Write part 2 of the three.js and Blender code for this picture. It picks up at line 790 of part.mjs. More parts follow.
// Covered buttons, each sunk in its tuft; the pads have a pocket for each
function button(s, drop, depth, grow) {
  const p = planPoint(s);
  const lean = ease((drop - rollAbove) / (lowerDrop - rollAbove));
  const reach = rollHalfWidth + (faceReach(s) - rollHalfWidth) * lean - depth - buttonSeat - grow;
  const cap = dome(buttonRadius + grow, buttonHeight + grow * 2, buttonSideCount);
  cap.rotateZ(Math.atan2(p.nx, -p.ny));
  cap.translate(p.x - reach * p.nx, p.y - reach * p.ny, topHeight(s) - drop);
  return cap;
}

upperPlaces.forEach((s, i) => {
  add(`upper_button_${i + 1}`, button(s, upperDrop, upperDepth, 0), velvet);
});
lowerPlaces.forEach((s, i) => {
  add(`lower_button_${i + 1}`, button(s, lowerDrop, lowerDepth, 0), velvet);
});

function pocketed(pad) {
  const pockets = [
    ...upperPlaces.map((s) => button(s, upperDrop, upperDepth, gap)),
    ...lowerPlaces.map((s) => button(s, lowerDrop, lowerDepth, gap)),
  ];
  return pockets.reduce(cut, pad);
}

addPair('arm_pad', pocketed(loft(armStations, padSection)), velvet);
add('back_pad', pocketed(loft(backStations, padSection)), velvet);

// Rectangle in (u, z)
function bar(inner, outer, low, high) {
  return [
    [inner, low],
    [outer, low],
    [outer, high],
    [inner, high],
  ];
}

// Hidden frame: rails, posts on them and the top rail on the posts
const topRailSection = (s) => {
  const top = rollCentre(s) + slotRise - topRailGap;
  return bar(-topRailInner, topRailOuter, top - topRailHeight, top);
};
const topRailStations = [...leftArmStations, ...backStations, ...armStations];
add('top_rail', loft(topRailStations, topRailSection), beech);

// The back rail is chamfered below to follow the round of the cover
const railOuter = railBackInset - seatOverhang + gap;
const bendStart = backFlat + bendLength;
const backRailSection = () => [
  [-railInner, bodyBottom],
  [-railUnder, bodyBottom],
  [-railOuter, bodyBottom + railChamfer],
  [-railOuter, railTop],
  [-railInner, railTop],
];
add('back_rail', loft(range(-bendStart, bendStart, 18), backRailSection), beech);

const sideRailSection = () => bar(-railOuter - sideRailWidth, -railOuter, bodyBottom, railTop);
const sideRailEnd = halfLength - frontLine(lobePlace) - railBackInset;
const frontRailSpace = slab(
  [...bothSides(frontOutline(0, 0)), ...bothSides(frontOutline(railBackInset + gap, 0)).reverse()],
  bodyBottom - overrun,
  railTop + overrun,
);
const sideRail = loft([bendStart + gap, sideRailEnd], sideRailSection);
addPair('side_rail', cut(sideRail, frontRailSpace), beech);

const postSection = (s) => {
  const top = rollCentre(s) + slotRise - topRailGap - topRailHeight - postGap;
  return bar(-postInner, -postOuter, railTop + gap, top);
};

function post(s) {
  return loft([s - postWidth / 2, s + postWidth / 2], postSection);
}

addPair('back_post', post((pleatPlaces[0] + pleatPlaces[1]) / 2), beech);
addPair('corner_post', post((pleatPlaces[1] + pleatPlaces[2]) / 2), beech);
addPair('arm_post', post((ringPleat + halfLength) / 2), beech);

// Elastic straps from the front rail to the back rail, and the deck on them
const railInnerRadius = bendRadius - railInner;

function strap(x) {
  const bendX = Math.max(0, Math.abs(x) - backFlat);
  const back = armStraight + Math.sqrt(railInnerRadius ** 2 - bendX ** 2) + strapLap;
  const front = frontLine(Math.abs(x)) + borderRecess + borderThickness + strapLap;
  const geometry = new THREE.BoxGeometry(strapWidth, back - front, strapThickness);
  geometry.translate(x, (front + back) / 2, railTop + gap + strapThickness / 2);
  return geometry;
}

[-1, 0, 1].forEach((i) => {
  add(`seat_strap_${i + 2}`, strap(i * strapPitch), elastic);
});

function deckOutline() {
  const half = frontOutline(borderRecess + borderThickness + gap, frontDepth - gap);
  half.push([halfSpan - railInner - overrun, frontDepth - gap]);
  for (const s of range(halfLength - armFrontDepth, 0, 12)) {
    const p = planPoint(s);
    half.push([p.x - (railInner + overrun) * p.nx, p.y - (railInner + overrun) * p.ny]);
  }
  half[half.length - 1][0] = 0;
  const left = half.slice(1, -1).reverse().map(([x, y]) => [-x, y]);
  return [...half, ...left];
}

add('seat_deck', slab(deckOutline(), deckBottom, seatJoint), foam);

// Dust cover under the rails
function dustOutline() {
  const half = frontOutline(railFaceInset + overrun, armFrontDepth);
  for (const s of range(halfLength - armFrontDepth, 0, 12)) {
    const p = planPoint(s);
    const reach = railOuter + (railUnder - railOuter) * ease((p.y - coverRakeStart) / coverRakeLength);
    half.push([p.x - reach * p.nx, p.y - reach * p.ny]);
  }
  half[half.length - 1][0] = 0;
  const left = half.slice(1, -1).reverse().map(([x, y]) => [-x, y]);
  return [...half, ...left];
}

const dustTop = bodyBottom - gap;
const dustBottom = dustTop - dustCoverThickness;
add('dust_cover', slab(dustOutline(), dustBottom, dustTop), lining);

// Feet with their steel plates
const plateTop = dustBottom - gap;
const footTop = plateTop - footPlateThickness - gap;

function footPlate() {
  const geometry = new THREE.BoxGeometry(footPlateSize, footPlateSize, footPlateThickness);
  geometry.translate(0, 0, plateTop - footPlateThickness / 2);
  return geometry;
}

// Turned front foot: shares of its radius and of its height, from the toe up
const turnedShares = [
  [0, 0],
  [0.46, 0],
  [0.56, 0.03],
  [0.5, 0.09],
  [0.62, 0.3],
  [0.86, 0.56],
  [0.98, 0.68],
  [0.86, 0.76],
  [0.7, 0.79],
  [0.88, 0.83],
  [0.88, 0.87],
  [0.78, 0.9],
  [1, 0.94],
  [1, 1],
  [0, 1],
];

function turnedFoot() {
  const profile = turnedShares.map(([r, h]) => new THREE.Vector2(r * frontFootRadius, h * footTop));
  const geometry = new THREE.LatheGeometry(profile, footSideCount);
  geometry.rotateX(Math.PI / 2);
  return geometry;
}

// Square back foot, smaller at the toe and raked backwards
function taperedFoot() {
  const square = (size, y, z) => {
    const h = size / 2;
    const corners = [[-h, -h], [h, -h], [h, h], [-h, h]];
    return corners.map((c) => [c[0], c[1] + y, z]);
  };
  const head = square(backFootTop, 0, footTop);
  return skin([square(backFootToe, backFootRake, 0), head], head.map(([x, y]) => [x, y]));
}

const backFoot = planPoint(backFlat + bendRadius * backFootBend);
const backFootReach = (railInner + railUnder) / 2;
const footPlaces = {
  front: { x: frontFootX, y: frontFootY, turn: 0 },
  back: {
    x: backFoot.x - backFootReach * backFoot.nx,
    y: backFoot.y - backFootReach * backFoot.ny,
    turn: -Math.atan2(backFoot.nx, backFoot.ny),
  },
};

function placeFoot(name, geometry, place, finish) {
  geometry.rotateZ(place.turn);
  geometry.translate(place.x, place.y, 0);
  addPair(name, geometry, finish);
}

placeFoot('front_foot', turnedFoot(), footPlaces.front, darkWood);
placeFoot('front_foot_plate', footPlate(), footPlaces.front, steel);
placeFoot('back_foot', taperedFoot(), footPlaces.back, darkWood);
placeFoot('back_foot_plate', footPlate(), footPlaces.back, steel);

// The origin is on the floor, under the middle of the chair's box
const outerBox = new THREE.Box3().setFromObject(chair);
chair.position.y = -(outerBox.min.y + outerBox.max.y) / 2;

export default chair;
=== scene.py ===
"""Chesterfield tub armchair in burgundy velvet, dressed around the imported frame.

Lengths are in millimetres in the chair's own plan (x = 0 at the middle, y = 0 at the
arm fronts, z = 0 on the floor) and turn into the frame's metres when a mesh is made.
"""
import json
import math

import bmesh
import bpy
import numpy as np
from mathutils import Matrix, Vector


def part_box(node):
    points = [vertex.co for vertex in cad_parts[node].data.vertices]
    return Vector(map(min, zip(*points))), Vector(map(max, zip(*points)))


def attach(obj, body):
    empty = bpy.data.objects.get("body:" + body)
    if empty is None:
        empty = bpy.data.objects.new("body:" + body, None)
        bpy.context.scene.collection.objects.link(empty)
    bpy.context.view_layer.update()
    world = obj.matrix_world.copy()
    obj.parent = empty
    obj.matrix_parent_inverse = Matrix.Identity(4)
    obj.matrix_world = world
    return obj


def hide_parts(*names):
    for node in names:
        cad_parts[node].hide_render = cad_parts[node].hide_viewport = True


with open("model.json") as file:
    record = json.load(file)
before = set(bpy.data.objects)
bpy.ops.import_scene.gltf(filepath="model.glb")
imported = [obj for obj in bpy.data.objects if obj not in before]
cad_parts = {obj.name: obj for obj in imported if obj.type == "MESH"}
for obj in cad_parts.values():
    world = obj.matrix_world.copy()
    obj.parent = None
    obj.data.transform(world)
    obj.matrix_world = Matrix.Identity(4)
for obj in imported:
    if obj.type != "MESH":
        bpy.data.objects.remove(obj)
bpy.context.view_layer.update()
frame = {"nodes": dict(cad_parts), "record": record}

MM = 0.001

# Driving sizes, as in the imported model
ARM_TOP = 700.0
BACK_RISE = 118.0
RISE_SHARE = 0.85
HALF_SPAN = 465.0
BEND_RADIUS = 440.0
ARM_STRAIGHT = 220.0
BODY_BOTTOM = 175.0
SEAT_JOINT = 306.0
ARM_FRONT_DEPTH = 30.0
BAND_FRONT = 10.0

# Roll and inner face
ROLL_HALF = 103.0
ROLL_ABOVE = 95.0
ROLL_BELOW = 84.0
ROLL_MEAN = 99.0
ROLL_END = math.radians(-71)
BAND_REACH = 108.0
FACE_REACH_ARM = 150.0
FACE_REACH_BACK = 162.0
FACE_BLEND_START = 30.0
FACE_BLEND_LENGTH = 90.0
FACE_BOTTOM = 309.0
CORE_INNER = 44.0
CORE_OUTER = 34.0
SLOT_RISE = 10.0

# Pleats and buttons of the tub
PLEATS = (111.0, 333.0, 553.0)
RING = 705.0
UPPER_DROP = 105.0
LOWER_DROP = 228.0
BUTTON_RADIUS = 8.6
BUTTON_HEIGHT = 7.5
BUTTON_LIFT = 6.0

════

Within the listing above, extract exactly the lines from the line with "obj.matrix_world = world" to the line with "BAND_FRONT = 10.0", the two named lines included, and no others.

▸ **Solution for this task**:
    obj.matrix_world = world
    return obj


def hide_parts(*names):
    for node in names:
        cad_parts[node].hide_render = cad_parts[node].hide_viewport = True


with open("model.json") as file:
    record = json.load(file)
before = set(bpy.data.objects)
bpy.ops.import_scene.gltf(filepath="model.glb")
imported = [obj for obj in bpy.data.objects if obj not in before]
cad_parts = {obj.name: obj for obj in imported if obj.type == "MESH"}
for obj in cad_parts.values():
    world = obj.matrix_world.copy()
    obj.parent = None
    obj.data.transform(world)
    obj.matrix_world = Matrix.Identity(4)
for obj in imported:
    if obj.type != "MESH":
        bpy.data.objects.remove(obj)
bpy.context.view_layer.update()
frame = {"nodes": dict(cad_parts), "record": record}

MM = 0.001

# Driving sizes, as in the imported model
ARM_TOP = 700.0
BACK_RISE = 118.0
RISE_SHARE = 0.85
HALF_SPAN = 465.0
BEND_RADIUS = 440.0
ARM_STRAIGHT = 220.0
BODY_BOTTOM = 175.0
SEAT_JOINT = 306.0
ARM_FRONT_DEPTH = 30.0
BAND_FRONT = 10.0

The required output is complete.